Indiana Wesleyan University’s John Wesley Honors College is pleased to announce the winner of the 2017 Aldersgate Prize: Dr. Vittorio Montemaggi, Reading Dante’s Commedia as Theology: Divinity Realized in Human Encounter (Oxford University Press, 2016).
Motivated by the ethos of its Christian liberal learning community, the John Wesley Honors College awards the Aldersgate Prize annually to celebrate the outstanding achievement of an author whose scholarship challenges reductionistic trends in academia by yielding a broadly integrative analysis of life’s complexities and by shedding fresh light on ultimate questions that can enrich Christian conceptions of human flourishing.
Selected from nearly seventy nominations for this year’s prize, Reading Dante’s Commedia as Theology exemplifies this kind of scholarship through a path-breaking literary analysis whose methodology offers a creative, new way of conceiving of the relationship between academic study and spiritual formation.
In the midst of making a compelling case for interpreting Dante’s own spiritual transformation as the centerpiece of the Divine Comedy’s drama, Montemaggi simultaneously explores and practices the text’s theological insights, ultimately recasting scholarly interpretation as an enterprise of love. Accordingly, in the midst of his richly argued literary analysis, he presents a personal, autobiographical interpretation of the Comedy that humbly offers his particular encounter with Dante’s poem and the journey that got him there, especially the conversations, encounters and relationships that helped to nurture his interpretations of Dante.

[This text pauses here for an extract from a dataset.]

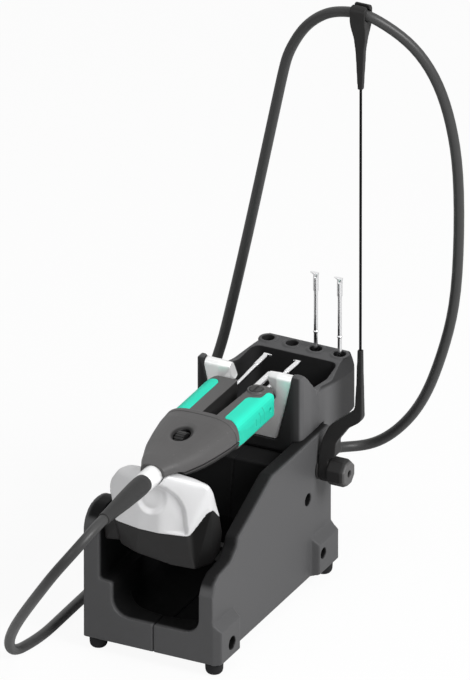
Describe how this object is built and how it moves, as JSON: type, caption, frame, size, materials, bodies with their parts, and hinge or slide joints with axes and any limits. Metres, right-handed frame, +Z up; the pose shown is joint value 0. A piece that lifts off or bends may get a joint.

The Aldersgate Prize selection committee is convinced Montemaggi’s daring new methodology will prompt new conversations about distinctively Christian ways of engaging in scholarship. By asserting that “scholarship ultimately has no proper context other than love, and no proper meaning other than that of helping us love better,” Montemaggi challenges scholars to pursue their intellectual endeavors as deeply interpersonal encounters with divine charity that yield intimacy with a reality in which knowledge is always bound up with matters of moral and spiritual transformation.
Montemaggi is a lecturer in Religion and the Arts at King’s College London, where he also supports the Centre for Arts and the Sacred at King’s and the Visual Commentary on Scripture project. He previously taught at the University of Notre Dame as an associate professor of Religion and Literature. Montemaggi, a native of Italy, earned his Ph.D. from the University of Cambridge. He will accept the Aldersgate Prize and its monetary award of $3,500 at the 2018 Celebration of Scholarship Luncheon on April 19, 2018 at IWU’s residential campus, where he will offer the keynote address.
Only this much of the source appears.